Can the 6 meter UV-Vis-IR scope be monolithic? Seems like that could potentially help a lot with cost control, plus being able to launch on either New Glenn or Starship.
We have new launch vehicles, I think it’d be a very good idea to leverage them for large cost reductions by going for monolithic before going to an even bigger segmented telescope. And maybe build like 2 or 3 of them to take a more risk tolerant development posture (with the bonus of having multiple scopes if everything goes well).
Then why do ground telescopes typically have monolithic mirrors up to 8 meters or so?
And they’re WAY cheaper than JWST, etc.
And ground monolithic scopes, if what you were saying was the full story, would have it even worse as it has to slew in the presence of Earth gravity.
I just don’t buy it. I suspect it just wasn’t proposed much and didn’t win the trade studies is because the capability to launch large and heavy monolithic apertures did not exist.
“Capabilities determine requirements, regardless of what the systems engineering textbooks say.” —one of Akin’s Laws.
So I’ll ask again. Is there any information I can find online about this 6 meter space telescope? A PI name? A project name? A link to a paper? Anything??

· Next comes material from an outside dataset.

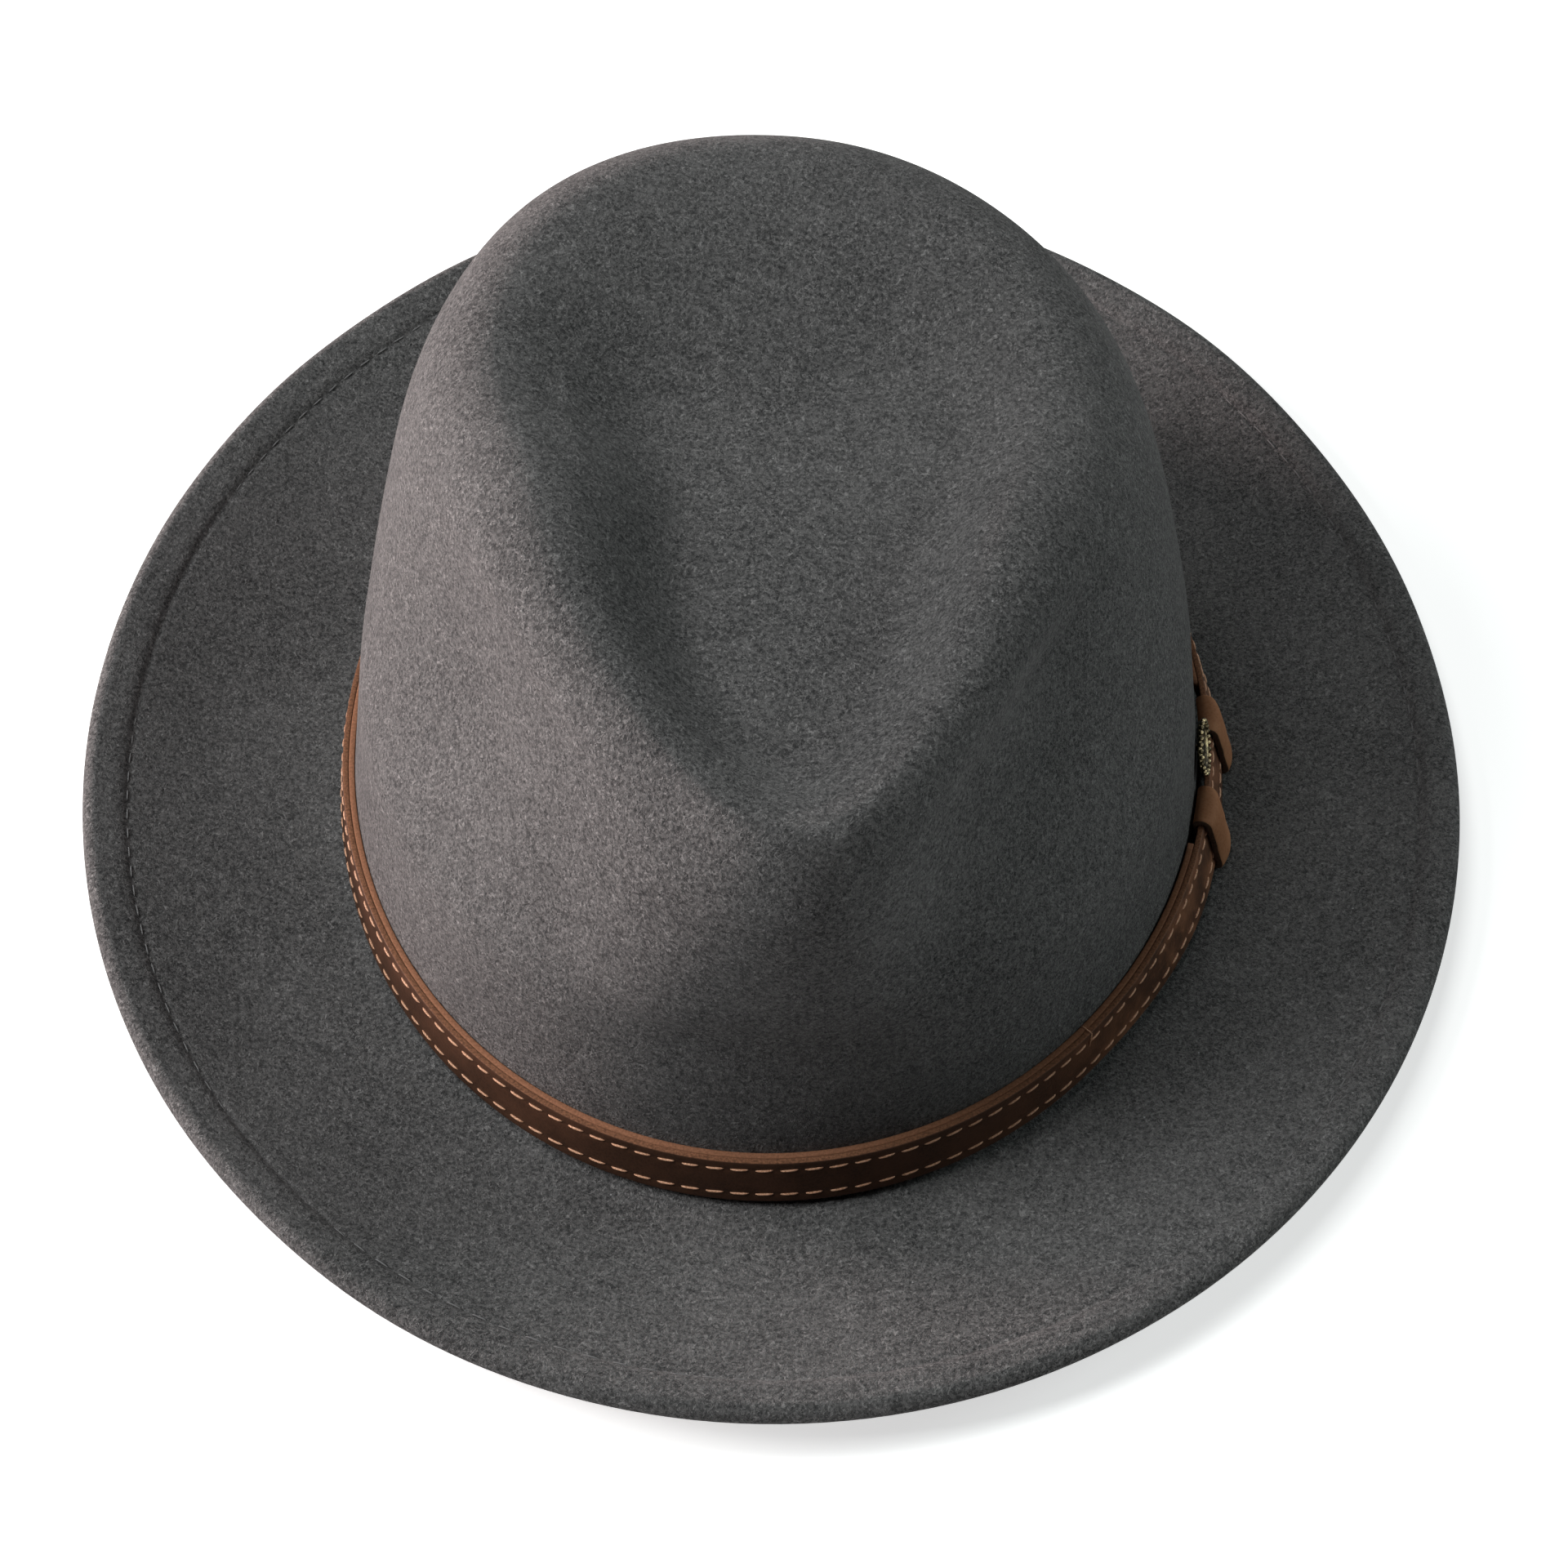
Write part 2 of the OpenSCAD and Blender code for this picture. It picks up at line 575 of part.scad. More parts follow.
// ---------------------------------------------------------------- the lining
lining_depth = felt_t + lining_gap;
seam_q = 0.6;       // where the tip panel is sewn to the side panel, inside the dent's slope
seam_gap = 0.004;
lining_tuck = 6;    // how far the lining goes down behind the sweatband
function lining_ring(q, depth) = [for (phi = angles) inside(phi, q, depth)];
module lining_tip() {
    steps = [0.14, 0.28, 0.4, 0.5, seam_q];
    outer = [for (q = steps) lining_ring(q, lining_depth)];
    inner = [for (k = [len(steps) - 1 : -1 : 0]) lining_ring(steps[k], lining_depth + lining_t)];
    color("dimgray")
        dome_solid([0, 0, floor_z - lining_depth], concat(outer, inner),
            [0, 0, floor_z - lining_depth - lining_t]);
}
module lining_side() {
    steps = concat([seam_q + seam_gap, 0.69, 0.77, 0.85, 0.93], wall_steps);
    tuck_z = sweat_z + sweat_h - lining_tuck;
    color("gray")
        ring_solid([for (i = [ring_n - 1 : -1 : 0]) let (phi = angles[i]) concat(
            [for (q = steps) inside(phi, q, lining_depth)],
            [beside_wall(phi, tuck_z, -lining_depth),
                beside_wall(phi, tuck_z, -lining_depth - lining_t)],
            [for (k = [len(steps) - 1 : -1 : 0])
                inside(phi, steps[k], lining_depth + lining_t)])], turned = len(steps));
}

felt_body();
brim_wire();
brim_stitching();
band_face();
band_backing();
band_stitching_upper();
band_stitching_lower();
band_tacks();
front_loop();
rear_loop();
badge();
badge_washer();
sweatband();
sweatband_reed();
sweatband_stitching();
sweatband_bow();
lining_side();
lining_tip();
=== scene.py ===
# %% [markdown]
# A creased felt hat with a leather band, finished over its packed construction.
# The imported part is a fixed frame: every piece made here lies where that frame says.
# Each step first says what the piece is on the real hat and how it could be made, then makes it.
# Lengths are in metres. +X is the wearer's left, -Y the front, +Z up, and the hat lies on z = 0.

import math
import random

import bmesh
import bpy
from mathutils import Matrix, Vector, noise


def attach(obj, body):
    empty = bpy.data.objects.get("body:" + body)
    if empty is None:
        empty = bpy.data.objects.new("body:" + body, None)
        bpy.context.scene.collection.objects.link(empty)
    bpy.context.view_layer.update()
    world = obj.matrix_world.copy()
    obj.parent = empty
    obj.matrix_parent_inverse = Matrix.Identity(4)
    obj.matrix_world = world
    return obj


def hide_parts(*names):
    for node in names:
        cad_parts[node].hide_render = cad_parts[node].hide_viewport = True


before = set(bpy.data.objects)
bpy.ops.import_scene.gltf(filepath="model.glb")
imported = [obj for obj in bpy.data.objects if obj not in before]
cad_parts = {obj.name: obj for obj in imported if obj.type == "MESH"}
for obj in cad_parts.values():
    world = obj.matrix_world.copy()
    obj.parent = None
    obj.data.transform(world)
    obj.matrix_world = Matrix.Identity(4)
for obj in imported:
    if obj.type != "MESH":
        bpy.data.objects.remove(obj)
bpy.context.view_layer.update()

# %% [markdown]
# The crown, the band, the sweatband and the lining all follow one set of curves, so the sizes
# come first. They are the construction's own driving sizes, and the frame gives what it can.

# %% Driving sizes
mm = 0.001
FRONT = 270
crown_h = 115 * mm
felt_t = 2.2 * mm
sweat_t = 1.1 * mm
sweat_gap = 0.9 * mm
base_a = 167.2 * mm / 2 + sweat_t + sweat_gap + felt_t
base_b = 203.2 * mm / 2 + sweat_t + sweat_gap + felt_t
top_z = felt_t
break_r = 1.4 * mm
wall_z = 42 * mm
wall_lean = 0.13
print("crown height", round(crown_h, 4), "base", round(base_a, 4), round(base_b, 4))


def mix(a, b, t):
    return a + (b - a) * t


def smooth(t):
    t = min(1, max(0, t))
    return t * t * (3 - 2 * t)


def bell(x, width):
    return math.exp(-(x / width) ** 2)


def sin_d(angle):
    return math.sin(math.radians(angle))


def cos_d(angle):
    return math.cos(math.radians(angle))


def to_left(phi):
    """How many degrees a direction is from the front, positive towards the wearer's left."""
    return (phi - FRONT + 180) % 360 - 180


def turn_between(phi, other):
    """How many degrees two directions round the hat are apart."""
    return abs((phi - other + 180) % 360 - 180)


def oval_r(a, b, phi):
    return a * b / math.hypot(b * cos_d(phi), a * sin_d(phi))


def out(phi, r, z):
    """The point at a radius r and a height z, in the direction phi."""
    return Vector((r * cos_d(phi), r * sin_d(phi), z))


# %% [markdown]
# A felt crown is one surface that was pressed over a block: a teardrop dent in the top, a crest
# round it that draws out to a point at the front, a wall, and a pinch on each side of the point.
# A height function over the plan can't give the steep wall, so each direction round the hat gets
# its own section: q runs 0 to 1 over the dent and 1 to 2 down the upper wall.

# %% The crown's surface
crest_half_w = base_a - 42 * mm
crest_reach_front = base_b - 11 * mm
crest_reach_back = base_b - 44 * mm
tip_spread, tip_round, crease_turn = 30, 11, 4.5
nose_drop, back_drop, side_drop, saddle = 13 * mm, 2.5 * mm, 10 * mm, 6 * mm
dent_slope, dent_rise = 27 * mm, 3 * mm
slope_back, slope_side, slope_curve = 1.4, 0.3, 1.3
shoulder, wall_rise = 17 * mm, 0.55
nose_round, nose_round_w = 0.4, 35
left_pinch, right_pinch, nose_push = 10 * mm, 10.5 * mm, 5 * mm
left_turn, right_turn, left_w, right_w, nose_w = 45, 48, 25, 29, 19
pinch_reach, nose_reach, pinch_fade, crest_fade = 26 * mm, 34 * mm, 12 * mm, 18 * mm
floor_z = crown_h - 17 * mm


def crest_r(phi):
    """The teardrop crest: an oval that draws out to a rounded point at the front."""
    back = crest_reach_back - crest_half_w
    tip = crest_reach_front - crest_half_w + back
    turned = phi - crease_turn
    away = math.hypot(turn_between(turned, FRONT), tip_round) - tip_round
    return crest_half_w + back * sin_d(turned) + tip * math.exp(-away / tip_spread)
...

I am not so sure... Most of the tooling used for JWST is already there, as well as the qualified personnel and procedures for the AIT. The question would be how long it would take to build another JWST today, to have a fair comparison.
I think it should be possible, supposing that the deployment of the 12m mirror can be done much like the deployment of the JWST mirror is done. Mirror blanks can be the same, changing the plating to something viable for visible. Cameras shouldn't be a big deal. It can even use similar design as the JWST cameras. Same with satellite platform...
If I remember correctly, wave front control has two components: the curvature of the mirror and the smoothness of the surface. I seem to remember that on another thread it was said that for a large mirror in the 12 meter range, there has to be a significant improvement in the surface smoothness/roughness of the mirrors compared to Webb to work in the Visual and UV range with enough resolution. Improving this kind of manufacturing tolerances even an order of magnitude beyond the state of the art might prove to be a bigger challenge than the technical hurdles that were overcome by the Webb team. The next telescope needs a risk reduction program before going ahead with full scale development. After that, there would be a better idea of just how capable a telescope it would be possible to build before committing to a design.
If I remember correctly, wave front control has two components: the curvature of the mirror and the smoothness of the surface.
(snip)
If I remember correctly, wave front control has two components: the curvature of the mirror and the smoothness of the surface.
(snip)
As an optical engineer who built imagers for astronomer’s space missions, it is at least not clear what you mean.
Wavefront (one word) control does not deal with or impact surface roughness. That is a fundamental aspect of the polished mirrors on which the requirement scales with wavelength. So a UV system working down to 100 nm needs roughly one tenth the roughness (and particulate contamination) of a Near Infrared system covering down to 1 micron (1000 nm), although the specifics depend on the particular application.
On Earth, wavefront control involves quickly countering the fluctuations in atmospheric path lengths but in the vacuum of space, it about maintaining the figure of the mirror.
For JWST, that means each hexagonal segment has three redundant adjusters to keep its piston, tip and tilt matched to the other segments around it.
Each JWST segment does also have a mechanism to adjust curvature. However, this is unusual, and possibly unique, for what may be the only big segmented mirror in space. (Anyone know of another with curvature control? Keck doesn’t have it.)
Wavefront control can also be done at an internal image of a large monolithic primary by adapting current technology to the space environment.
People have also discussed (but maybe not “proposed”) “bed of nails” figure adjusters for a large (8 meter diameter) thin monolithic mirror in space, but this would have had to be sliced in thirds, like JWST, to fit in the available payload shrouds. This limit will soon be overcome.
If I remember correctly, wave front control has two components: the curvature of the mirror and the smoothness of the surface.
(snip)Each JWST segment does also have a mechanism to adjust curvature. However, this is unusual, and possibly unique, for what may be the only big segmented mirror in space. (Anyone know of another with curvature control? Keck doesn’t have it.)
Actuators attached to the back of the mirror could be adjusted to make very slight changes to its shape, but the problem appeared to go well beyond that.